Give the lines of the material verbatim, from the first line to the line with "bmesh.ops.recalc_face_normals(bm, faces=bm.faces[:])", including both.

----- Data section

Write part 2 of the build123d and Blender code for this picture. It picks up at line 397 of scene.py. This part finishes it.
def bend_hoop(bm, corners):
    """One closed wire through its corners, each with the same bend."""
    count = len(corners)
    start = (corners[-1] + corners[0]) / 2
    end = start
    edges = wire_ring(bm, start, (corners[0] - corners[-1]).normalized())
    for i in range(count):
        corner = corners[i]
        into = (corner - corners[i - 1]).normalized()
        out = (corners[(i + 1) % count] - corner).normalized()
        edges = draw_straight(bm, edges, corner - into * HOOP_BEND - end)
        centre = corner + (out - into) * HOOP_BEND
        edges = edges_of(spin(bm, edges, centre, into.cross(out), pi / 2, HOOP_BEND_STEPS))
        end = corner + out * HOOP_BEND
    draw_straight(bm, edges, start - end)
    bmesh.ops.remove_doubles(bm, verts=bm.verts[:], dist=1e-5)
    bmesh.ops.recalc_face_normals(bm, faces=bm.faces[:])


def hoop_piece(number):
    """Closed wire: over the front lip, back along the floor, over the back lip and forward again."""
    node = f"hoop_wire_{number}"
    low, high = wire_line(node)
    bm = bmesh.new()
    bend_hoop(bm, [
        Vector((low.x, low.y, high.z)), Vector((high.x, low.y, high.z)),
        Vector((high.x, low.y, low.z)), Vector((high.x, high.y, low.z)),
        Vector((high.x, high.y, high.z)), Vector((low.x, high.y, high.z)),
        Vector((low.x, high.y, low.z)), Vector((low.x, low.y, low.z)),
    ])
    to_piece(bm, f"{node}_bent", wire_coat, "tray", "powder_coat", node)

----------

> Reply
Write part 2 of the build123d and Blender code for this picture. It picks up at line 397 of scene.py. This part finishes it.
def bend_hoop(bm, corners):
    """One closed wire through its corners, each with the same bend."""
    count = len(corners)
    start = (corners[-1] + corners[0]) / 2
    end = start
    edges = wire_ring(bm, start, (corners[0] - corners[-1]).normalized())
    for i in range(count):
        corner = corners[i]
        into = (corner - corners[i - 1]).normalized()
        out = (corners[(i + 1) % count] - corner).normalized()
        edges = draw_straight(bm, edges, corner - into * HOOP_BEND - end)
        centre = corner + (out - into) * HOOP_BEND
        edges = edges_of(spin(bm, edges, centre, into.cross(out), pi / 2, HOOP_BEND_STEPS))
        end = corner + out * HOOP_BEND
    draw_straight(bm, edges, start - end)
    bmesh.ops.remove_doubles(bm, verts=bm.verts[:], dist=1e-5)
    bmesh.ops.recalc_face_normals(bm, faces=bm.faces[:])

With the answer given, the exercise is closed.